EBENSBURG — The Ebensburg Municipal Authority has received a $9 million state loan for the completion of a large-scale wastewater infrastructure project.

Borough officials said Monday that the low-interest Pennvest loan was announced by state Rep. Frank Burns, D-Johnstown. The funds will enable the borough to complete sanitary improvement projects, including the replacement of 60,500 feet of main line piping.

Pennvest — the Pennsylvania Infrastruc­ture and Investment Authority — awards grants and low-interest loans to municipalities for water and wastewater upgrades.

Borough Council President Doug Tusing said that while the authority did receive the full $9 million in loans it requested, the authority failed to receive any grants from Pennvest in conjunction with the loan.

“We were hopeful that we would’ve received grant money,” Tusing said.

Tusing did note that the borough was fortunate to receive the entirety of the loan it applied for from Pennvest.

“More money would’ve been nice,” he said. “But we’re pleased with what we got.”

The borough will have a 25-year window to repay the loan, Tusing said.

Interest for the loan from Pennvest is 1 percent.

The intention of the project is to remove stormwater and groundwater from sanitary sewer lines.

The state Department of Environmental Protection previously mandated that water lines be fixed because of exceeded limits of storm-and groundwater flowing through the system.

As a result of the infrastructure replacement, Councilman Dave Kuhar said the project requires easements through borough-owned property at six locations.

Public notices have been made, with “approximately 300 easements mailed out to affected properties.”

Tusing said the project is one of the largest the borough has undertaken.

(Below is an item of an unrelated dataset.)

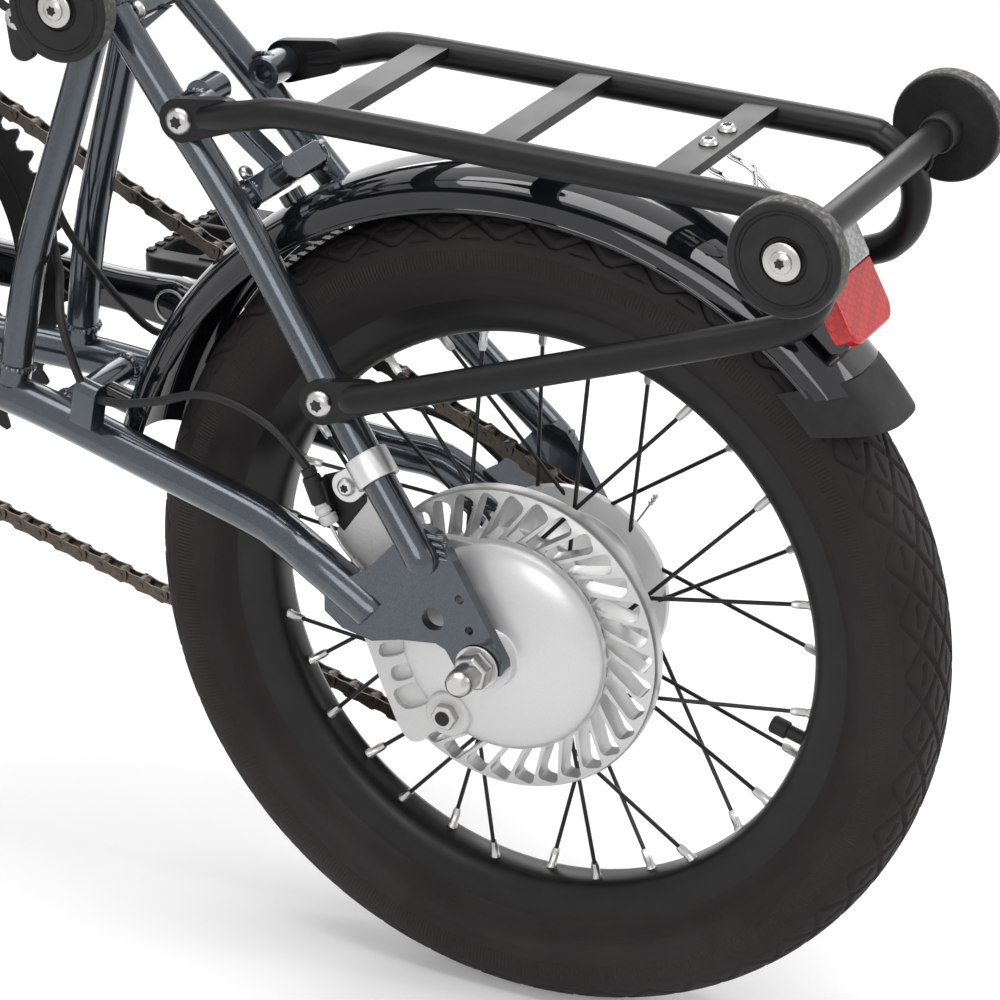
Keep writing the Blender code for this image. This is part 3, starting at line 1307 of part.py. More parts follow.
def handlepost(look):
    low = POST_FOLD_HEIGHT + GAP / 2
    axis = fold_axis()
    centre = fold_point()
    out = (Y_AXIS + COLUMN_FORE).normalized()
    post = rod(column(low), column(HANDLEBAR_HEIGHT), HANDLEPOST_RADIUS, 12)
    clamp = rod(column(HANDLEBAR_HEIGHT, -0.022), column(HANDLEBAR_HEIGHT, 0.022), 0.0175)
    join(post, clamp)
    for side in SIDES:
        inner = centre + axis * side * (0.0080 + GAP)
        join(post, rod(inner, inner + axis * side * 0.0060, 0.0080))
        web = centre + axis * side * (0.0110 + GAP) - out * 0.0100 + COLUMN_UP * 0.0052
        join(post, box(web, (0.0200, 0.0060, 0.0100), out, COLUMN_UP))
    join(post, rod(centre - axis * 0.0130, centre + axis * 0.0130, 0.0030))
    cut(post, rod(column(HANDLEBAR_HEIGHT, -0.040), column(HANDLEBAR_HEIGHT, 0.040), HANDLEBAR_RADIUS + GAP))
    keep(post, "handlepost", look, centre)


def handlebar(look):
    ends = [column(HANDLEBAR_HEIGHT, side * HANDLEBAR_HALF) for side in SIDES]
    keep(rod(ends[0], ends[1], HANDLEBAR_RADIUS), "handlebar", look)


def controls(side, name, grip_look, bracket_look, lever_look):
    """One end of the handlebar: grip, lever bracket and brake lever."""
    along = Y_AXIS * side
    centre = column(HANDLEBAR_HEIGHT)
    bore = HANDLEBAR_RADIUS + GAP
    far = HANDLEBAR_HALF
    keep(ring(centre, along, bore, GRIP_RADIUS, far - GRIP_LENGTH, far), f"{name}_grip", grip_look)
    pivot = lever_place(side)
    bracket = ring(centre, along, bore, 0.0160, BRACKET_Y - 0.010, BRACKET_Y + 0.010)
    join(bracket, *lugs(pivot, COLUMN_UP, 0.0045, 0.0030, 0.0060, 0.0022))
    for end in SIDES:
        middle = pivot - COLUMN_FORE * 0.0105 + COLUMN_UP * end * (0.0045 + GAP + 0.0015)
        join(bracket, box(middle, (0.0190, 0.0120, 0.0030), COLUMN_FORE, COLUMN_UP))
    keep(bracket, f"{name}_lever_bracket", bracket_look)
    lever = ring(pivot, COLUMN_UP, 0.0022 + GAP, 0.0060, -0.0045, 0.0045, SMALL_STEPS)
    blade = [
        pivot + along * 0.004,
        pivot + along * 0.030 + COLUMN_FORE * 0.018,
        pivot + along * 0.098 + COLUMN_FORE * 0.026,
    ]
    join(lever, tube(blade, 0.0042, 8))
    keep(lever, f"{name}_brake_lever", lever_look, pivot)


def lever_place(side):
    return column(HANDLEBAR_HEIGHT, side * BRACKET_Y, 0.0320)


def display(look):
    centre = column(HANDLEBAR_HEIGHT)
    unit = ring(centre, Y_AXIS, HANDLEBAR_RADIUS + GAP, 0.0150, 0.0300, 0.0400)
    join(unit, box(centre + COLUMN_UP * 0.0168 + Y_AXIS * 0.0350, (0.0200, 0.0100, 0.0086), COLUMN_FORE, COLUMN_UP))
    join(unit, box(centre + COLUMN_UP * 0.0250, (0.0450, 0.0850, 0.0110), COLUMN_FORE, COLUMN_UP))
    keep(unit, "display", look)


# Cables of the rear frame
def cables(look):
    brake = [
        rear(-0.3000, -0.0190, 0.3300),
        rear(-0.2780, -0.0240, 0.2700),
        rear(-0.2398, -0.0060, 0.2464),
        rear(-0.2453, -0.0080, 0.2217),
        rear(-0.2514, -0.0090, 0.1964),
        rear(-0.2559, -0.0100, 0.1710),
        rear(-0.2560, -0.0120, 0.1500),
        rear(-0.2518, -0.0165, 0.1418),
        rear(-0.2440, -0.0260, 0.1355),
        rear(-0.2370, -0.0380, 0.1274),
        rear(-0.2297, -0.0470, 0.1154),
        rear(-0.2190, -0.0480, 0.0895),
        rear(-0.2030, -0.0495, 0.0855),
        rear(-0.1770, -0.0530, 0.0920),
        rear(-0.1540, -0.0540, 0.1000),
        rear(-0.1340, -0.0560, 0.1000),
        rear(-0.1130, -0.0585, 0.0915),
        rear(-0.0918, -0.0585, 0.0823),
    ]
    keep(tube(brake, 0.0025, 8, 3), "rear_brake_cable", look, FRAME_PIVOT)
    gear = [
        rear(-0.3000, 0.0190, 0.3300),
        rear(-0.2750, 0.0300, 0.2550),
        rear(-0.2638, 0.0240, 0.2199),
        rear(-0.2644, 0.0180, 0.2015),
        rear(-0.2649, 0.0120, 0.1830),
        rear(-0.2645, 0.0070, 0.1643),
        rear(-0.2611, 0.0040, 0.1522),
        rear(-0.2524, 0.0120, 0.1298),
        rear(-0.2423, 0.0260, 0.1043),
        rear(-0.2267, 0.0380, 0.0856),
        rear(-0.2000, 0.0495, 0.0900),
        rear(-0.1600, 0.0560, 0.0720),
        rear(-0.1150, 0.0690, 0.0600),
        rear(-0.0800, 0.0800, 0.0460),
        rear(-0.0450, 0.0880, 0.0150),
        rear(-0.0049, 0.0900, 0.0016),
    ]
    keep(tube(gear, 0.0022, 8, 3), "gear_cable", look, FRAME_PIVOT)


def build():
    for thing in list(bpy.data.objects):
        bpy.data.objects.remove(thing)
    frame_paint = paint("frame paint", (0.045, 0.060, 0.080), 0.30, 0.6)
    satin_black = paint("satin black", (0.012, 0.012, 0.013), 0.45, 0.2)
    gloss_black = paint("gloss black", (0.008, 0.010, 0.014), 0.08, 0.0)
    plastic = paint("black plastic", (0.02, 0.02, 0.02), 0.5, 0.0)
    rubber = paint("rubber", (0.022, 0.019, 0.018), 0.75, 0.0)
    aluminium = paint("aluminium", (0.75, 0.75, 0.75), 0.35, 1.0)
    silver_paint = paint("silver paint", (0.72, 0.72, 0.73), 0.35, 0.5)
    steel = paint("steel", (0.60, 0.60, 0.60), 0.28, 1.0)
    chain_steel = paint("chain steel", (0.16, 0.13, 0.11), 0.45, 0.9)
    red = paint("red lens", (0.55, 0.01, 0.01), 0.15, 0.0)

    rear_frame(frame_paint)
    suspension_block(rubber)
    rack(satin_black)
    rear_fender(gloss_black)
    fender_flap(rubber)
    rear_light(red)
    rear_axle(steel)
    rear_brake(silver_paint)
    brake_arm_clip(steel)
    latch_lever(plastic)
    cables(plastic)
    rear_roller = rear_place(REAR_ROLLER_PLACE)
    for side, name in ((-1, "left"), (1, "right")):
        roller(CROWN, side, CROWN_HALF + GAP, f"{name}_front_roller", rubber)
        roller(rear_roller, side, REAR_ROLLER_Y, f"{name}_rear_roller", rubber)

    tyre(REAR_AXLE, "rear_tyre", rubber)
    rim(REAR_AXLE, "rear_rim", satin_black)
    rear_hub(silver_paint)
    cooling_disc(aluminium)
    rear_sprocket(steel)
    chain(chain_steel)
    tensioner(satin_black, plastic)

    main_frame(frame_paint)
    battery(plastic)
    seat_clamp_lever(aluminium)
    centre_stand(satin_black)
    seat_post(satin_black)
    saddle_base(steel)
    saddle(plastic)
    crank_axle(steel)
    chainring(satin_black)
    for side, name in ((-1, "left"), (1, "right")):
        crank_arm(side, f"{name}_crank", satin_black)
        pedal(side, f"{name}_pedal", plastic, steel)

    front_frame(frame_paint)
    frame_hinge_lever(satin_black)
    front_light(plastic)
    fork(frame_paint)
    front_axle(steel)
    front_brake(satin_black)
    front_fender(gloss_black)
    tyre(FRONT_AXLE, "front_tyre", rubber)
    rim(FRONT_AXLE, "front_rim", satin_black)
    front_motor(satin_black)
    handlepost_base(satin_black)
    handlepost_lever(aluminium)
    handlepost(satin_black)
    handlebar(satin_black)
    display(plastic)
    for side, name in ((-1, "left"), (1, "right")):
        controls(side, name, rubber, plastic, satin_black)


build()
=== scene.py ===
# %% [markdown]
# # A folding electric bike
# The real bike has a rear frame that flips under the beam, a rack that stands on four rollers, and a
# shiny hub brake. The solids that the checks use are already packed, so this lesson only dresses them.
# Loading them first gives every piece the right place, because the scene is in the same metres.

# %% Load the fixed frame
import math

import bmesh
import bpy
import numpy as np
from mathutils import Matrix, Vector


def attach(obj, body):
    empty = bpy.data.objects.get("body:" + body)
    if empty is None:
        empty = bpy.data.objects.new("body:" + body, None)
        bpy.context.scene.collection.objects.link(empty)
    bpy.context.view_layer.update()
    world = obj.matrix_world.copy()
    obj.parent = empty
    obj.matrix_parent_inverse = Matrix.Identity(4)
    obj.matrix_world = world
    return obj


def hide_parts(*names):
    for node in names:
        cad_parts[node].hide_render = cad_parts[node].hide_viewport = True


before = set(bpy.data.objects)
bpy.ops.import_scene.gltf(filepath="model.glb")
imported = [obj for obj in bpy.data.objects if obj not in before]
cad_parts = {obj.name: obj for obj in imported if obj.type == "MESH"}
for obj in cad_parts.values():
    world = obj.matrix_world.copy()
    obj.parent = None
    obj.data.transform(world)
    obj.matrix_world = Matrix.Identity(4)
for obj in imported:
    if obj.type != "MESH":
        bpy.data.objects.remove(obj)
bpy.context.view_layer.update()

# %% [markdown]
# ## Where things are
# The wheels, the steering column and the seat tube each give a simple way to say where a piece is.
# One function for each keeps the measured numbers readable.

# %% Places on the bike
X_AXIS, Y_AXIS, Z_AXIS = Vector((1, 0, 0)), Vector((0, 1, 0)), Vector((0, 0, 1))
WHEEL_RADIUS = 0.2
REAR_AXLE = Vector((0.545, 0, WHEEL_RADIUS))
FRONT_AXLE = Vector((-0.545, 0, WHEEL_RADIUS))
HEAD_ANGLE = math.radians(72)
COLUMN_UP = Vector((math.cos(HEAD_ANGLE), 0, math.sin(HEAD_ANGLE)))
COLUMN_FORE = Vector((-math.sin(HEAD_ANGLE), 0, math.cos(HEAD_ANGLE)))
SIDES = ((-1, "left"), (1, "right"))
BOTH = (-1, 1)
GAP = 0.0003


def outward(angle):
    """The direction at an angle round a wheel's axle."""
    return Vector((math.cos(angle), 0, math.sin(angle)))


def rear(back, side, up):
    """A point given from the rear axle."""
    return REAR_AXLE + Vector((back, side, up))


def column(height, side=0.0, fore=0.0):
    """A point along, across and ahead of the steering axis."""
    foot = FRONT_AXLE - COLUMN_FORE * 0.03
    return foot + COLUMN_UP * height + Y_AXIS * side + COLUMN_FORE * fore


BOTTOM_BRACKET = rear(-0.409, 0, 0.0955)
CROWN = rear(-0.2135, 0, 0.2815)


def seat_tube(height):
    """The point of the seat tube's axis at a height above the floor."""
    rise = height - BOTTOM_BRACKET.z
    return BOTTOM_BRACKET + Vector((rise / math.tan(HEAD_ANGLE), 0, rise))


SEAT_UP = COLUMN_UP
SEAT_BACK = Y_AXIS.cross(SEAT_UP)

# %% [markdown]
# ## The camera
# The photograph was taken from behind and above on the brake side, with a long lens. The angles and the
# distance below were found by matching wheel, rack and stays to the picture, so no lens shift is needed.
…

“This project covers about 80 percent of Ebensburg,” he said

The project will soon go to bid; bids are expected to be awarded in January. Construction for the project could begin in March or April.

Council also discussed ending a practice involving the borough’s water system.

A letter from the Ebensburg Municipal Authority recommended that the borough cease the use of fluoride in the municipality’s water system.

Of the 16 water systems in Cambria County, Ebensburg is the only system that currently fluoridates its water.

Kuhar said the Greater Johnstown Municipal Authority — the only other remaining municipality adding fluoride to its system — recently stopped the practice.

Tusing said that while adding fluoride to the water system was a common practice for several years, he questioned the purpose of the practice.

“There was no evidence required that showed it was necessary or appropriate,” Tusing said.

Tusing also cited possible health risks associated with the consumption of fluoride, and when weighing the risks against the benefits, he concluded that fluoride is not beneficial to keep in the systems.

Mayor Randy Datsko suggested that there were many people in the community that thought otherwise.

“There are many people with contrary thoughts,” Datsko said.

Use of fluoride, a mineral used to fight tooth decay, is endorsed by the National Dental Association.

Tusing confirmed that fluoride continues to be placed in the system’s water, and if the borough were to cease the practice, a minor permit amendment must be submitted to the state Department of Environmental Protection.

The municipal authority cited Johnstown’s recent cessation of fluoridation as a reason to stop the practice, as well. One disgruntled man attending the meeting claimed that the borough “should not make decisions based on what Johnstown does.”

Tusing said the recommendation was not solely based on Johnstown’s decision.

Ebensburg Municipal Authority Chairman Jerry McMullen said the decision from the authority to make the recommendation was “not unanimous.”

McMullen’s vote was the only one in favor of fluoridating the water; Tusing and Secretary/Treasurer Eric Rummel voted to discontinue the practice.

Kuhar recommended that a public meeting take place, saying the public “needs an opportunity to be heard.”

McMullen said the issue will be discussed at the municipal authority’s public meeting at 4 p.m. Nov. 20.